◆ **DATA BLOCK**:

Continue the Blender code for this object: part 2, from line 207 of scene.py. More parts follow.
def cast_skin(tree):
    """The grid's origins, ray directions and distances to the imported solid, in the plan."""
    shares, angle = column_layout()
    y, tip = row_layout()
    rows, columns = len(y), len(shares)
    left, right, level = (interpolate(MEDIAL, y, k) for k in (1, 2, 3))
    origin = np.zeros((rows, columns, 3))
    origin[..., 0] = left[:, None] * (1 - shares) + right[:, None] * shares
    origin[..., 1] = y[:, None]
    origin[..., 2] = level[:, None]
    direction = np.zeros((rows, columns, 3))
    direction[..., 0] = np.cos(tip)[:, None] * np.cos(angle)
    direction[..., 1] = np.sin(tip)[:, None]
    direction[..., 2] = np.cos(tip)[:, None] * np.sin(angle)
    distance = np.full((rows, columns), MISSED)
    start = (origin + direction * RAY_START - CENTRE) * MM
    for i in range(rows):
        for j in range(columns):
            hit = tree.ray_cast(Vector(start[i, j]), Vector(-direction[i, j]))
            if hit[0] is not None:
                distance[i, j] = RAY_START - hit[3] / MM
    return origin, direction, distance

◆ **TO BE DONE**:
Return every line of the material exactly.

◆ **EXERCISE ANSWER**:
Continue the Blender code for this object: part 2, from line 207 of scene.py. More parts follow.
def cast_skin(tree):
    """The grid's origins, ray directions and distances to the imported solid, in the plan."""
    shares, angle = column_layout()
    y, tip = row_layout()
    rows, columns = len(y), len(shares)
    left, right, level = (interpolate(MEDIAL, y, k) for k in (1, 2, 3))
    origin = np.zeros((rows, columns, 3))
    origin[..., 0] = left[:, None] * (1 - shares) + right[:, None] * shares
    origin[..., 1] = y[:, None]
    origin[..., 2] = level[:, None]
    direction = np.zeros((rows, columns, 3))
    direction[..., 0] = np.cos(tip)[:, None] * np.cos(angle)
    direction[..., 1] = np.sin(tip)[:, None]
    direction[..., 2] = np.cos(tip)[:, None] * np.sin(angle)
    distance = np.full((rows, columns), MISSED)
    start = (origin + direction * RAY_START - CENTRE) * MM
    for i in range(rows):
        for j in range(columns):
            hit = tree.ray_cast(Vector(start[i, j]), Vector(-direction[i, j]))
            if hit[0] is not None:
                distance[i, j] = RAY_START - hit[3] / MM
    return origin, direction, distance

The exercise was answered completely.